T his installment, I am following up on the family themes in Takashi Miike’s movies. The last issue dealt with the father and son relationship, while the films listed here encompass the entire family unit. In both cases, the resolve is to bring the family closer together. This is Miike’s genius.
No matter how far he reaches, it is this sentiment that carries him through. Just as the Godfather was more about the family than organized crime, the same is true here.

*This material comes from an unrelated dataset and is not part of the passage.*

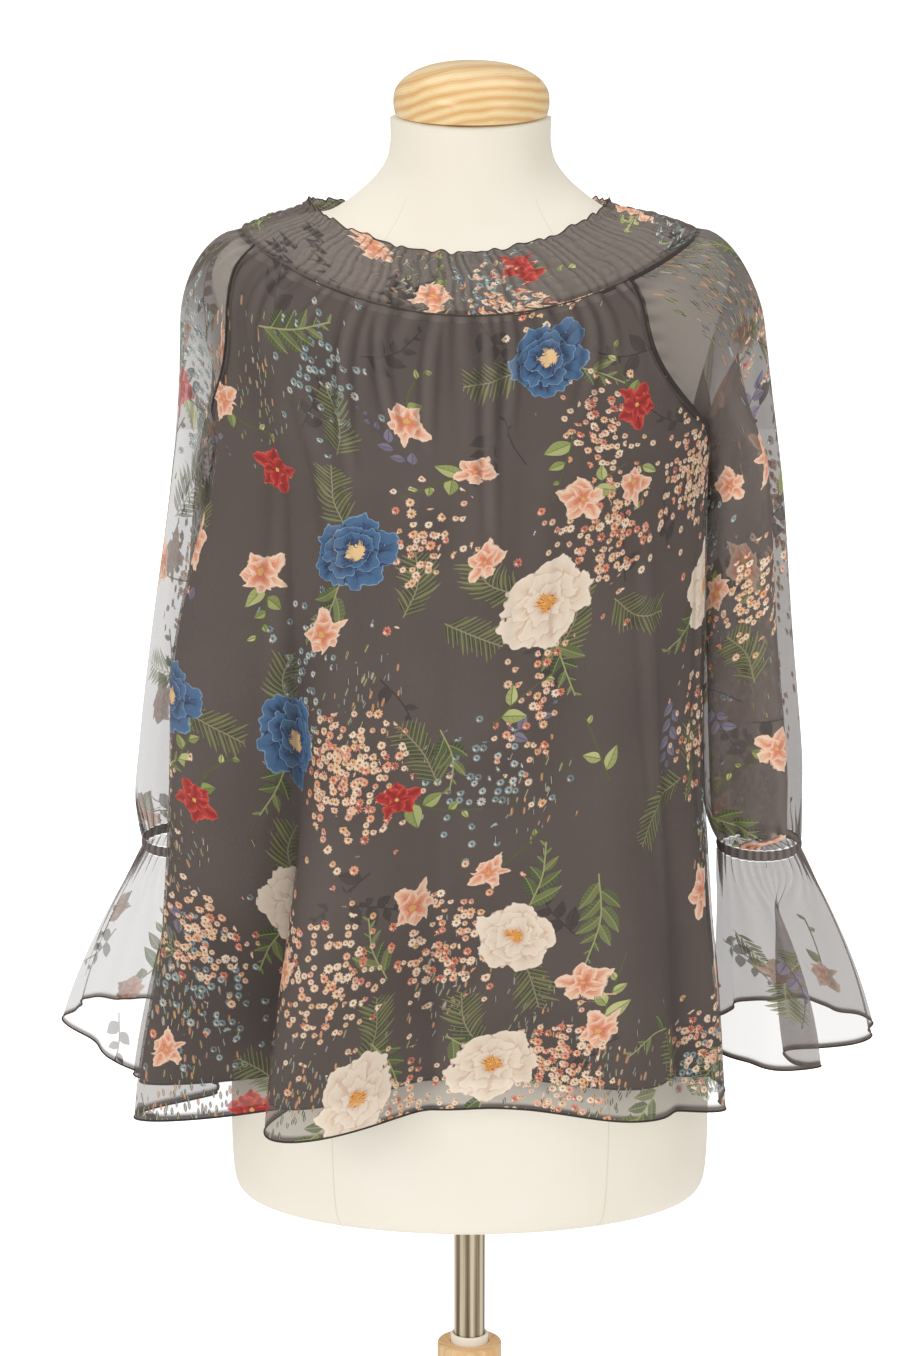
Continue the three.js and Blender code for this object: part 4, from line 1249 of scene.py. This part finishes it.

Visitor Q (2001) is one of Miike’s smartest films. The social commentary is weaved within its satire of reality TV. It also stretches all boundaries of taboo, felony, and the absurd. The Visitor Q character visits a family in crisis and is finally able to knock some sense into the father, while helping the mother to regain her sense of worth, her family’s respect, and her symbolic nurturing in a really big way. Visitor Q is extremely graphic and deals with very controversial topics in very controversial ways.
I’ll say it, Visitor Q is probably not for date night. It is definitely not for children or anyone who might otherwise be offended. That said, it is truly fantastic and has an ending you will never forget.
Happiness of the Katakuris (2001) is a Japanese musical that is sure to make you feel happy. It’s a kind of heart-warming and chaotic family horror show. The family is able to work on their problems as tragedies unfold around them. They have opened up an inn in the country, but the few guests that they have do not fare well.
The songs are mostly catchy upbeat numbers, for a toe tapping good time. Although still bearing Miike’s signature of the outlandish, Happiness of the Katakuris is much more palatable for a semi-general audience.